Right. Uniform convergence has nothing do with this exercise here. Interchanging limit and integral can even be done without uniform convergence, for example see the monotone or dominated convergence theorem.

8. Oct 26, 2013

### pwsnafu

With respect to the derivative, that is misleading. The sequence of functions $f_n$ can converge pointwise. It's the derivatives $f'_n$ that needs to converge uniformly.

Also only the Riemann integral cares about uniform convergence, but Riemann doesn't form Hilbert spaces.

9. Oct 26, 2013

### Robert1986

I don't think this is quite true. For example, Egorov's Theorem is a theorem about uniform convergence. Most of the time, though, this is used on a compact set, and as long as the functions are also riemann integrable, we can just use riemann integrals, but this isn't always the case and can be fairly limiting at times.

10. Oct 27, 2013

### pwsnafu

Almost uniform convergence, technically.

But does that form a Hilbert space?

Remember Lebesgue theory is on the relative complement of set with zero measure, while Egorov is limited to the relative complement with positive measure.

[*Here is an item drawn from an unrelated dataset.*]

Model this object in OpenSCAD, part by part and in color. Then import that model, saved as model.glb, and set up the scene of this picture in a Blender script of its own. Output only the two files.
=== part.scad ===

Edit: maybe that space is dense in L2? Can you verify?

Last edited: Oct 27, 2013
11. Oct 27, 2013

### Robert1986

Well, I was just pointing out that uniform convergence is still important when it comes to lebesgue integral, even though you are certainly correct that uniform convergence doesn't play nearly the same role in lebesgue integration as in riemann.

12. Oct 27, 2013

### pwsnafu

Oh okay, gotcha. Yeah I agree with you in that case.